Greatest hits album by Peter Allen
- Released: July 1982
- Recorded: 1971–1982
- Genre: Pop; stage and screen;
- Label: Festival; A&M;
- Producer: Marvin Hamlisch; Mike Post;

Peter Allen chronology
| Bi-Coastal (1980) | The Very Best of Peter Allen (1982) | Not the Boy Next Door (1983) |

= The Very Best of Peter Allen =

The Very Best of Peter Allen is the first compilation album released by Australian singer-songwriter Peter Allen. It was released in July 1982 through A&M Records, completing his deal with the label. The album peaked at number nine on the Australian Kent Music Report.

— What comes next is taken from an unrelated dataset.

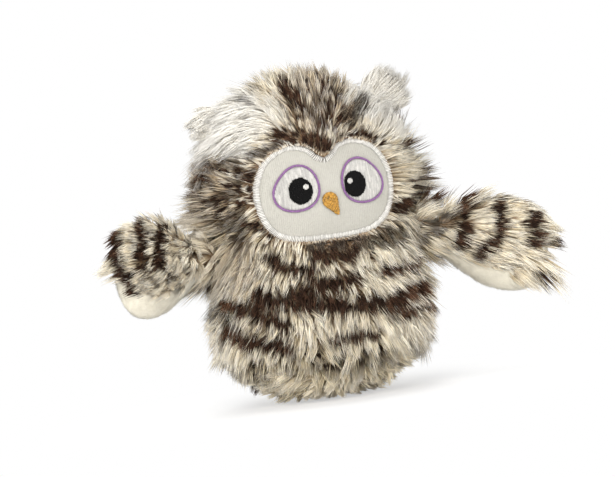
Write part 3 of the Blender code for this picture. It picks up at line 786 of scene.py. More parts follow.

The album was re-titled, The Best in the United States, with an altered track listing.

== Background ==

The Very Best of Peter Allen is a compilation album by Australian-born singer-songwriter Peter Allen, which was issued in 1982. According to Australian musicologist, Ian McFarlane, Allen's most famous songs during his career were "I Go to Rio", "I Honestly Love You", "Don't Cry Out Loud" and "I Still Call Australia Home".

== Reception ==

Professional ratings
Review scores
| Source | Rating |
| Allmusic | Star Half star |

==Track listing==

The Very Best of Peter Allen Festival Records (C52012), A & M Records (393 207-4)

Side A
| No. | Title | Writer(s) | Album | Length |
|---|---|---|---|---|
| 1. | "I Go to Rio" | Peter Allen, Adrienne Anderson | Taught by Experts (1976) | 3:17 |
| 2. | "Don't Wish too Hard" | Allen, Carole Bayer Sager | I Could Have Been a Sailor (1979) | 5:14 |
| 3. | "Quiet Please, There's a Lady on Stage" | Allen, Sager | Taught by Experts (1976) | 5:13 |
| 4. | "I Honestly Love You" | Allen, Jeff Barry | Continental American (1974) | 3:32 |
| 5. | "Fly Away" | Allen, David Foster, Sager | Bi-Coastal (1980) | 4:01 |
| 6. | "One Step Over the Borderline" | Allen | Bi-Costal (1980) | 3:54 |
| 7. | "Don't Cry Out Loud" | Allen, Sager | I Could Have Been a Sailor (1979) | 4:07 |
| 8. | "Everything Old Is New Again" | Allen, Sager | Continental American (1974) | 2:35 |

Side B
| No. | Title | Writer(s) | Album | Length |
|---|---|---|---|---|
| 1. | "Tenterfield Saddler" | Allen | Tenterfield Saddler (1972) | 4:08 |
| 2. | "I Could Have Been a Sailor" | Allen | I Could Have Been a Sailor (1979) | 3:55 |
| 3. | "Bi-coastal" | Allen, Tom Kean, Foster | Bi-coastal (1980) | 5:13 |
| 4. | "The More I See You" | Harry Warren | Taught by Experts (1976) | 3:30 |
| 5. | "I'd Rather Leave While I'm in Love" | Allen, Sager | I Could Have Been a Sailor (1979) | 3:38 |
| 6. | "She Loves to Hear the Music" | Allen | Taught by Experts (1976) | 3:26 |
| 7. | "Just Ask Me I've Been There" | Allen | Continental American (1974) | 4:07 |
| 8. | "I Still Call Australia Home" | Allen | Bi-Costal (1980) | 2:35 |

==Charts==

| Chart (1982) | Peak position |
|---|---|
| Australian (Kent Music Report) | 9 |

==Certifications==

| Region | Certification | Certified units/sales |
| Australia (ARIA) | Gold | 20,000^{^} |
^{^} Shipments figures based on certification alone.